# Zocken im LAN mit VNC o.ä. möglich?



## Ready (24. März 2011)

*Zocken im LAN mit VNC o.ä. möglich?*

Moin moin .. da die Tage hier so schönes Wetter war und ich im moment nichts anderes zu Tun habe hier im Bürö hab ich mich gefragt ob es möglich ist  per VNC oder Teamviewer oder ähnlichem durchs LAN zu zocken.
Sprich, auf meinem dicken Desktop läuft das Spiel und wird von meinem kleinen Notebook bedient während ich draussen schön in der Sonne sitze. 
Onlive und Konsorten machen es vor .. und das auch noch über WAN. 

Müsste doch theoretisch relativ einfach funktionieren. Es müsste nur ein Tool sein was den Videostream auch komprimiert sendet sonst reicht wohl das beste LAN nicht um die Daten durchzuschaufeln.

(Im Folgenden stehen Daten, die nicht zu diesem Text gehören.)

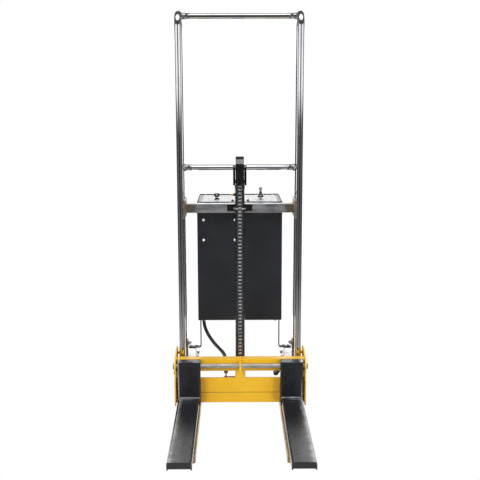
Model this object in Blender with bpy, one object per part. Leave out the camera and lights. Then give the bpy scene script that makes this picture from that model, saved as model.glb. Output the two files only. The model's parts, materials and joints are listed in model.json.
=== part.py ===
"""Walkie stacker: a light fork-over stacker with two bent-tube masts.

Metres, +Z up. The forks point to -Y and the operator stands at +Y. Everything is laid out
about the axis of the two front mast legs (Y = 0 in the layout), and at the end moved by
MAST_Y so that the origin is on the floor under the middle of the stacker.
"""
import math

import bmesh
import bpy
from mathutils import Matrix, Vector

GAP = 0.0003            # clearance between solids that rest on each other
MAST_Y = 0.150          # where the front mast legs stand in the finished part

# masts
MAST_X = 0.258
TUBE_R = 0.01425
TUBE_WALL = 0.0025
FRONT_FOOT_Z = 0.0503
STRAIGHT_TOP_Z = 1.683
BEND_R = 0.049
REAR_LEG_Y = 0.140      # rear leg at its foot
REAR_FOOT_Z = 0.1650
TOP_BAR_Z = 1.7265
TOP_BAR_Y = 0.075
MIDDLE_BAR_Z = 1.080
BAR_R = 0.0125

# cross member between the masts
MEMBER_LOW, MEMBER_HIGH = 0.8875, 0.9275
MEMBER_FRONT, MEMBER_REAR = 0.034, 0.074
U_BOLT_Z = 0.911

# lift cylinder, ram and chain
CYL_Y = 0.012
CYL_R = 0.021
CYL_BORE_R = 0.0165
CYL_FOOT_Z = 0.1353
CYL_TOP_Z = 0.998
GLAND_TOP_Z = 1.012
ROD_R = 0.0125
PULLEY_Z = 1.088
CHAIN_PITCH_R = 0.038
CHAIN_HALF_T = 0.006
CHAIN_HALF_W = 0.0105
HEAD_HALF_W = 0.029
HEAD_LOW = 1.0135           # just above the gland when the ram is down

# carriage
CARRIAGE_X = 0.288
SIDE_T = 0.006
BEAM_LOW, BEAM_HIGH = 0.200, 0.2542
PLATE_LOW, PLATE_HIGH = 0.053, 0.166
CARRIAGE_FRONT = -0.070
BEAM_REAR = -0.034
PLATE_REAR = -0.056
POST_HALF_W = 0.0205
RIB_HALF_W = 0.0042
FORK_ROD_Y, FORK_ROD_Z = -0.094, 0.230
FORK_ROD_R = 0.0105
UPPER_ROLLER = (0.0352, 0.250)      # axle Y, Z
LOWER_ROLLER = (-0.0352, 0.082)
ROLLER_R = 0.0203
ROLLER_HALF_W = 0.012

# forks
FORK_INNER_X, FORK_OUTER_X = 0.174, 0.274
BLADE_INNER_X = 0.181         # the blade is a little narrower than the upright
FORK_TIP_Y = -0.732
FORK_FRONT_Y = -0.1165
FORK_BACK_Y = -0.0705
FORK_TOP_Z = 0.085
FORK_LOW_Z = 0.0533
HANGER_TOP_Z = 0.2526
FORK_T = 0.005

# base under the forks
LEG_INNER_X, LEG_OUTER_X = 0.1745, 0.262
LEG_LOW, LEG_HIGH = 0.018, 0.050
LEG_TIP_Y = -0.600
LOAD_ROLLER_Y = -0.562
LOAD_ROLLER_R = 0.025
LOAD_ROLLER_HALF_W = 0.0345
CHEEK_INNER, CHEEK_OUTER = 0.2315, 0.2434
CHEEK_REAR_Y = 0.165

# casters
CASTER_X, CASTER_Y = 0.230, 0.270
CASTER_PLATE_LOW, CASTER_PLATE_HIGH = 0.156, 0.164
CASTER_TRAIL = 0.035
CASTER_WHEEL_R = 0.050
CASTER_WHEEL_HALF_W = 0.016
RIGHT_CASTER_TURN = math.radians(5)
LEFT_CASTER_TURN = math.radians(-7)
BRAKE_PIN_X, BRAKE_PIN_Z = -0.030, 0.088      # from the swivel axis, on the caster's own left

# power box
BOX_HALF_W = 0.192
BOX_FRONT, BOX_REAR = 0.130, 0.4295
BOX_LOW, BOX_HIGH = 0.374, 0.925
BOX_WALL = 0.003
PANEL_HIGH = 0.9205         # the box's rim stands above the panel
PANEL_T = 0.004
COVER_REAR = 0.432
KEY_SPOT = (-0.105, 0.250)
LEVER_SPOT = (0.098, 0.250)

# straps from the box's bottom to the caster brackets
STRAP_FRONT, STRAP_REAR = 0.150, 0.175
STRAP_INNER_X, STRAP_T = 0.1795, 0.0045
STRAP_FOOT_Z = 0.2355
STRAP_END_X = 0.2385
STRAP_BEND_R = 0.011
EAR_INNER_X, EAR_OUTER_X = 0.2404, 0.2434       # bracket ear beside the rear mast leg
EAR_FRONT, EAR_REAR = 0.120, 0.158
EAR_BOLT_Z = 0.266

# hose from the pump to the cylinder's foot
HOSE_R = 0.0078
HOSE_TOP = (-0.1685, 0.200)
HOSE_LOW = (-0.0645, 0.018)
HOSE_END_Z = 0.1770
HOSE_ROUTE = [(*HOSE_TOP, 0.3735), (*HOSE_TOP, 0.361), (*HOSE_TOP, 0.348),
              (-0.163, 0.194, 0.320), (-0.147, 0.176, 0.290), (-0.123, 0.146, 0.264),
              (-0.098, 0.108, 0.248), (-0.077, 0.064, 0.239), (-0.0665, 0.034, 0.224),
              (*HOSE_LOW, 0.204), (*HOSE_LOW, 0.190), (*HOSE_LOW, HOSE_END_Z)]

COLORS = {
    # name: (colour, roughness, metallic)
    "chrome": ((0.80, 0.80, 0.81), 0.12, 1.0),
    "zinc": ((0.62, 0.62, 0.60), 0.38, 1.0),
    "yellow_paint": ((0.80, 0.44, 0.04), 0.38, 0.0),
    "black_paint": ((0.020, 0.020, 0.022), 0.30, 0.0),
    "black_steel": ((0.030, 0.030, 0.032), 0.45, 0.6),
    "brass": ((0.62, 0.42, 0.16), 0.35, 1.0),
    "black_rubber": ((0.020, 0.020, 0.020), 0.75, 0.0),
    "panel_grey": ((0.68, 0.68, 0.68), 0.45, 0.0),
    "nylon": ((0.72, 0.70, 0.64), 0.50, 0.0),
    "battery_case": ((0.05, 0.05, 0.055), 0.55, 0.0),
    "motor_steel": ((0.12, 0.12, 0.13), 0.40, 0.8),
    "aluminium": ((0.66, 0.66, 0.66), 0.40, 1.0),
    "tank_plastic": ((0.30, 0.29, 0.26), 0.50, 0.0),
}


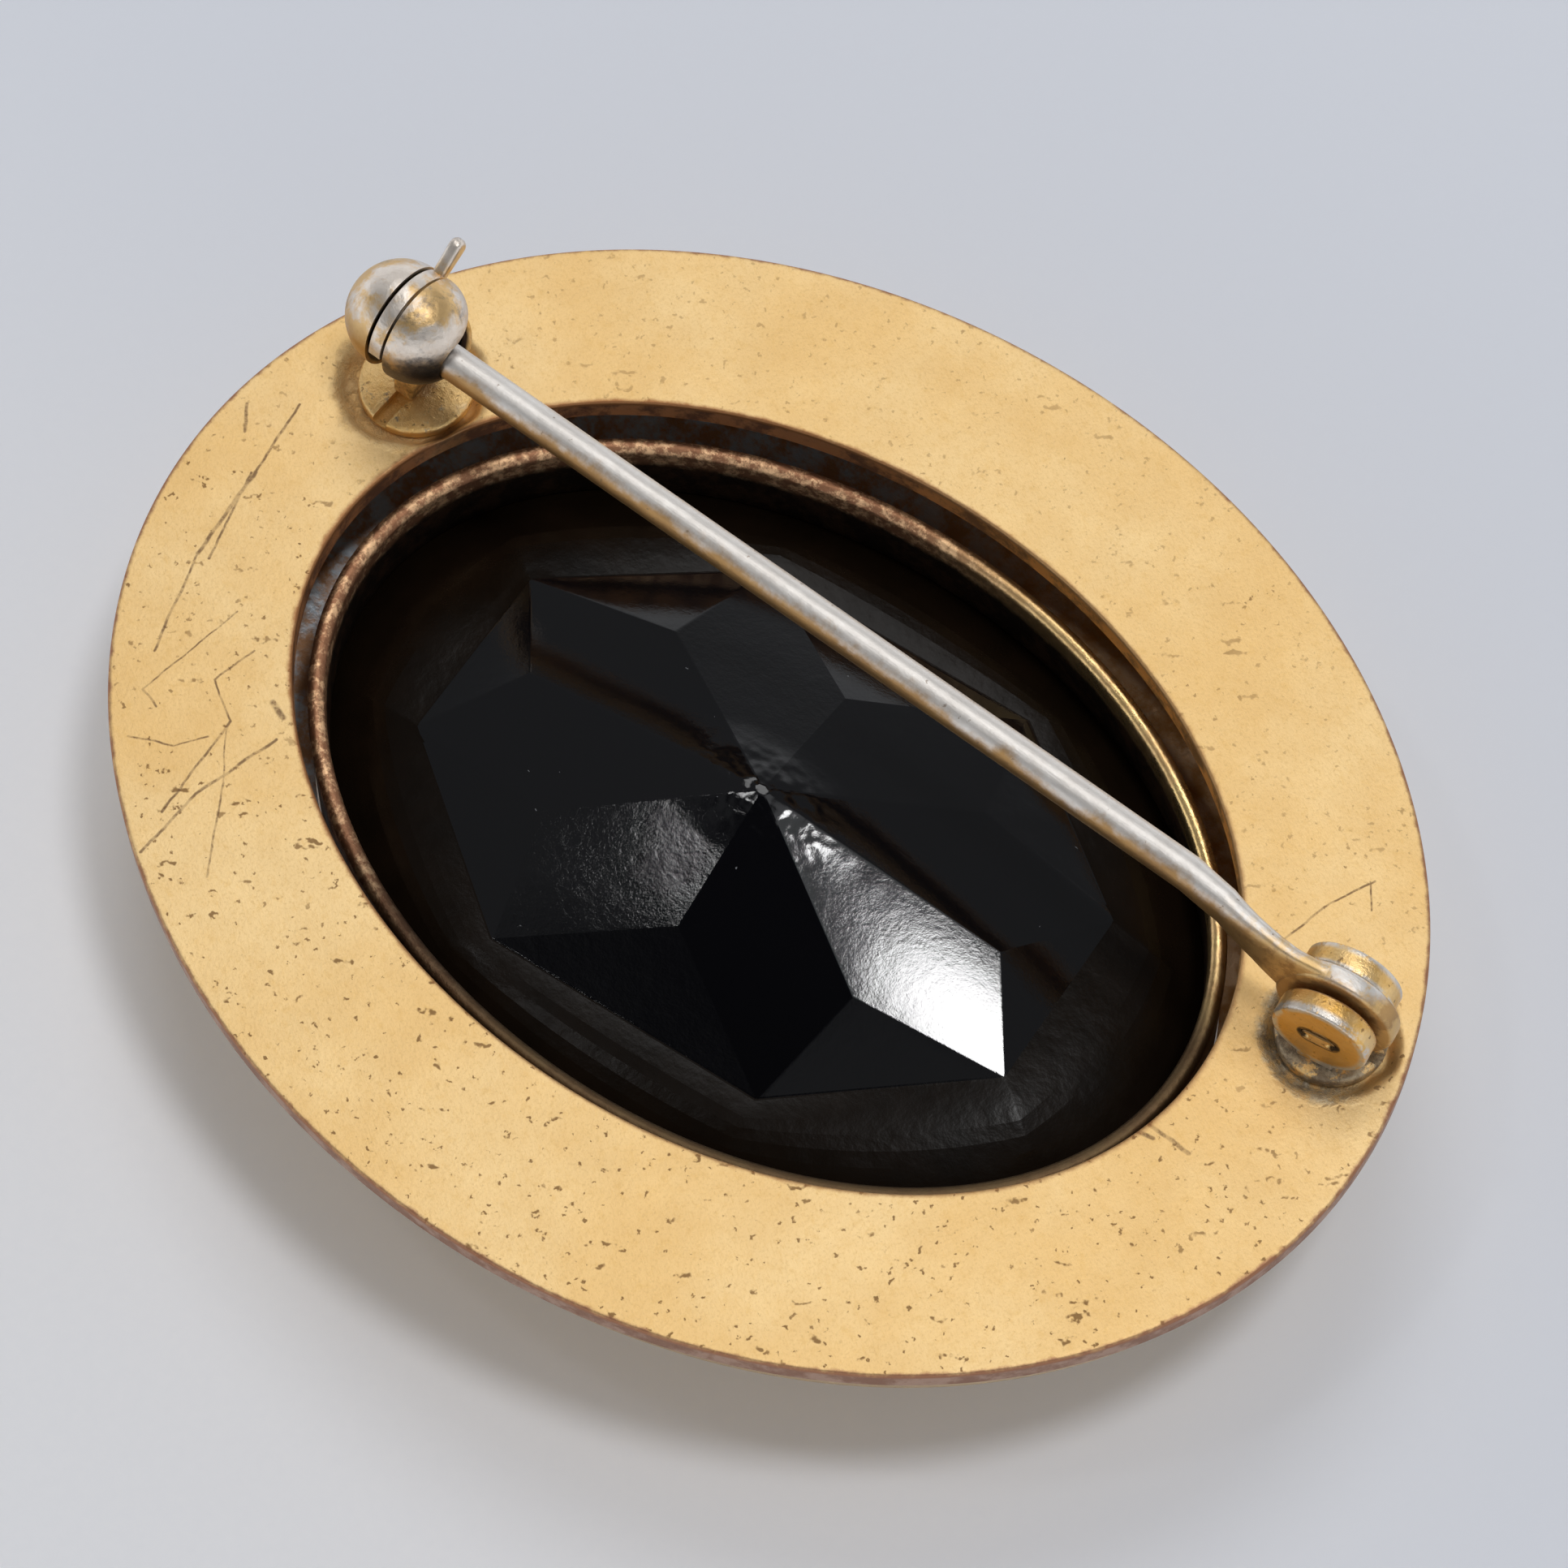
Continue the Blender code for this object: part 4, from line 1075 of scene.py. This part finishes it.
def rotor_outline():
    """The rotor seen along X, locked: a slotted washer with a rim over part of it."""
    half = ROTOR_SLOT / 2
    slot = 360 - ROTOR_OPEN
    at_core = math.degrees(math.asin(half / ROTOR_CORE))
    at_hole = math.degrees(math.asin(half / ROTOR_HOLE))
    return [
        *arc(ROTOR_RIM, RIM_START, RIM_END, 72),
        *arc(ROTOR_CORE, RIM_END, slot - at_core, 20),
        *arc(ROTOR_HOLE, slot - at_hole, at_hole - ROTOR_OPEN, 40),
        *arc(ROTOR_CORE, at_core - ROTOR_OPEN, RIM_START, 2),
    ]


def catch():
    """The slotted base, the leg, the two domes, and the rotor with its lever."""
    plain = solder_look("catch_base_solder", 0.12)
    foot = Matrix.Translation((BALL.x, BALL.y, 0))
    radius = (CATCH_BASE_HIGH.x - CATCH_BASE_LOW.x) / 2
    base_top = CATCH_BASE_HIGH.z
    rounded = disc(radius, CATCH_BASE_LOW.z, base_top, CATCH_BASE_EDGE)
    base = finish_mesh("catch_base_disc", rounded, plain, foot)
    half = CATCH_BASE_SLOT / 2
    slot = box((-half, -2 * radius, base_top - CATCH_SLOT_DEPTH), (half, -LEG_WIDTH / 2, PLATE_TOP + half))
    cut(base, slot, foot)
    piece(base, "catch_base")

    side = LEG_WIDTH / 2
    top = BALL_RADIUS + SEAT_GAP
    low = base_top + HAIR - BALL.z
    web = arc(LEG_REACH, 270 - LEG_SPREAD, 270 + LEG_SPREAD, 12)
    web += [(side, -top), (side, -top - LEG_THICK), (-side, -top - LEG_THICK), (-side, -top)]
    look, colour, roughness = small_gold_look("catch_leg_brown", 1.0, 0.1)
    stain = look.patches(0.9, 4, 0.7, 0.36, 0.58)
    brown = look.done(look.mix(look.both(stain, 0.88), colour, (0.15, 0.08, 0.04)), roughness)
    leg = finish_mesh("catch_leg_post", slab(web[::-1], -ROTOR_THICK / 2, ROTOR_THICK / 2), brown, AT_BALL)
    wide = side + LEG_FLARE
    post = [(-side, -top), (side, -top), (wide, low), (-wide, low)]
    block = finish_mesh("post", slab(post, -LEG_THICK / 2, LEG_THICK / 2), place=AT_BALL)
    bevel(block, LEG_EDGE, 3, 40)
    boolean(leg, block, "UNION")
    piece(leg, "catch_leg")

    worn = dome_look()
    piece(dome("end_dome_worn", worn, -1), "catch_end_dome")
    cup = dome("pin_cup_worn", worn, 1)
    far, way = 2 * BALL_RADIUS, CUP_MOUTH / 2
    at_pin = Matrix.Translation((BALL.x, PIN_Y + MOUTH_SHIFT, PIN_Z + MOUTH_SHIFT)) @ ABOUT_X
    at_pin = at_pin @ Matrix.Rotation(MOUTH_RISE, 4, "Z")
    cut(cup, disc(way, RIM_OFFSET / 2, far), at_pin)
    cut(cup, box((0, -way, 0), (far, way, far)), at_pin)
    piece(cup, "catch_pin_cup")

    look, colour, roughness = mottled_look("rotor_worn_and_shaded", 0.45)
    # painted shade: the rotor is painted near black inside the ball, leaving its rim and lever
    colour = look.mix(look.step(look.from_axis(), 1.62, 1.45), colour, (0.04, 0.025, 0.016))
    thick = ROTOR_THICK / 2
    worn = look.done(colour, roughness)
    rotor = finish_mesh("rotor_lever", slab(rotor_outline(), -thick, thick), worn, AT_BALL)
    bevel(rotor, ROTOR_EDGE, 4)
    bar, neck = LEVER_WIDTH / 2, LEVER_NECK / 2
    lever = [(ROTOR_CORE, -neck), *arc(bar, -90, 90, 20, (LEVER_LENGTH - bar, 0)), (ROTOR_CORE, neck)]
    turned_place = AT_BALL @ Matrix.Rotation(LEVER_ANGLE, 4, "Z")
    thin = LEVER_THINNING * thick
    arm = finish_mesh("lever", slab(lever, -thin, thin), place=turned_place)
    bevel(arm, LEVER_EDGE, 6)
    boolean(rotor, arm, "UNION")
    piece(rotor, "catch_rotor", body="rotor")


# ---- camera and light

def camera():
    """Looks down at the plate from the near side, turned a little."""
    out = Vector((cos(CAMERA_RISE) * sin(CAMERA_TURN),
                  -cos(CAMERA_RISE) * cos(CAMERA_TURN), sin(CAMERA_RISE)))
    right = (-out).cross(Vector((0, 0, 1))).normalized()
    up = right.cross(-out)
    across = right * cos(CAMERA_ROLL) + up * sin(CAMERA_ROLL)
    above = up * cos(CAMERA_ROLL) - right * sin(CAMERA_ROLL)
    data = bpy.data.cameras.new("camera")
    data.lens = LENS
    data.sensor_width = SENSOR
    data.clip_start = CAMERA_NEAR
    cam = add_object("camera", data)
    at = Vector((0, 0, PLATE_TOP)) + out * CAMERA_DISTANCE + across * CAMERA_PAN
    cam.matrix_world = Matrix.Translation(at) @ Matrix((across, above, out)).transposed().to_4x4()
    bpy.context.scene.camera = cam


def softbox(name, direction, width, radiance):
    """A round light that faces the brooch. Its power is pi times its area times its radiance."""
    data = bpy.data.lights.new(name, "AREA")
    data.shape = "DISK"
    data.size = width
    data.energy = radiance * math.pi * math.pi * width ** 2 / 4
    lamp = add_object(name, data)
    toward = Vector(direction).normalized()
    turn = toward.to_track_quat("Z", "Y").to_matrix().to_4x4()
    lamp.matrix_world = Matrix.Translation(toward * LIGHT_DISTANCE) @ turn


def sky(tree):
    """Bright walls, a dim ceiling, a soft glow round the key, and one dark patch."""
    def node(kind, operation, *values):
        made = tree.nodes.new(kind)
        if operation:
            made.operation = operation
        for socket, value in zip(made.inputs, values):
            if isinstance(value, bpy.types.NodeSocket):
                tree.links.new(value, socket)
            else:
                socket.default_value = value
        return made

    def ramp(value, low, high, start, end):
        made = node("ShaderNodeMapRange", None, value, low, high, start, end)
        made.interpolation_type = "SMOOTHSTEP"
        return made.outputs[0]

    direction = tree.nodes.new("ShaderNodeTexCoord").outputs["Generated"]
    height = node("ShaderNodeSeparateXYZ", None, direction).outputs[2]
    facing = []
    for towards in (GLOW_TOWARDS, DARK_TOWARDS):
        facing.append(node("ShaderNodeVectorMath", "DOT_PRODUCT", direction, towards).outputs["Value"])
    level = ramp(height, 0.2, 0.52, 1.3, 0.2)
    glow = ramp(facing[0], 0.965, 0.992, 0.0, 0.8)
    dark = ramp(facing[1], 0.955, 0.988, 1.0, 0.05)
    level = node("ShaderNodeMath", "ADD", level, glow).outputs[0]
    level = node("ShaderNodeMath", "MULTIPLY", level, dark).outputs[0]
    background = tree.nodes["Background"]
    background.inputs[0].default_value = SKY_TINT
    tree.links.new(level, background.inputs[1])


def studio():
    """The sky, the three round lights and a pale floor with painted light, paler towards its near side."""
    scene = bpy.context.scene
    scene.view_settings.view_transform = "Standard"
    world = bpy.data.worlds.new("studio")
    world.use_nodes = True
    scene.world = world
    sky(world.node_tree)
    for light in LIGHTS:
        softbox(*light)

    bm = bmesh.new()
    bmesh.ops.create_grid(bm, x_segments=1, y_segments=1, size=FLOOR_SIZE)
    look = Look("pale_floor", metallic=0.0)
    # painted light: the floor is painted paler towards its near side and a little towards the catch's end
    painted_floor_light = look.step(look.plus(look.both(look.x, -0.18), look.both(look.y, -1.0)), -10, 30)
    weave = look.both(look.noise(2.2, 4, 0.7), 0.25)
    colour = look.mix(painted_floor_light, (0.82, 0.85, 0.925), (0.95, 0.955, 0.985))
    floor = finish_mesh("floor", bm, look.done(look.mix(weave, colour, (0.78, 0.80, 0.87)), 0.6))
    floor.location.z = STONE_LOW.z - HAIR


back_plate()
front_shell()
bezel_collar()
stone()
pin_stem()
hinge()
catch()
camera()
studio()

Hat das jemand schon mal ausprobiert? Denn für gelegentliches spielen auf einem Laptop will ich nicht extra ein Gamer Teil kaufen ... dafür hab ich halt den Desktop.


----------



## -Phoenix- (24. März 2011)

*AW: Zocken im LAN mit VNC o.ä. möglich?*

Moin
Hier StreamMyGame

lg.


----------



## OctoCore (24. März 2011)

*AW: Zocken im LAN mit VNC o.ä. möglich?*

Nee, das klappt nicht. Keine Grafikkarte. Bei VNC wird eine Emulation eingesetzt, und die läuft auf dem Wirtsrechner.
Und sogar wenn der VNC-Teil auf dem Host in der Lage wäre, praktisch 25x in der Sekunde einen "Screenshot" eines laufenden DX-Sowieso-Games zu machen, dein System würde tierisch in die Knie gehen. Fraps macht sowas ja, um Game-Videos aufzuzeichnen und dann geht die Leistung gut runter. Und das speichert direkt auf Platte und muss es nicht lahmarschig übers Netz schicken.


----------



## Ready (25. März 2011)

*AW: Zocken im LAN mit VNC o.ä. möglich?*



-Phoenix- schrieb:


> Moin
> Hier StreamMyGame
> 
> lg.


 
Hmm das scheint ja genau das zu sein was ich suche  ... bin allerdings wieder m Büro aber heute Abend wird das mal getestet


----------



## mauorrizze (28. März 2011)

*AW: Zocken im LAN mit VNC o.ä. möglich?*

Ich benutze VNC um meinen (Linux-)HTPC fernzusteuern, wenn ich nicht extra den Fernseher einschalten will. Je nach verwendeter Version klappt das auch ganz gut, aber ich habe immer recht hohe Verzögerungen, die es mir schwer machen mir das zum Spielen vorzustellen, gerade weil VNC auch darauf optimiert ist, nur Änderungen zu übertragen um so die Latenzen niedrig zu halten. Beim Zocken dürfte sich aber der Bildschirminhalt recht häufig komplett ändern und über WLAN kommen dann nochmal Verzögerungen dazu. Dann eher über ein langes Kabel das Videosignal aus der Grafikkarte direkt an den Laptop übertragen und per guuuter Funkmaus/-tastatur zocken 

Falls du aber doch Erfolg mit der Software hast würde ich mich über einen positiven Bericht sehr freuen!


----------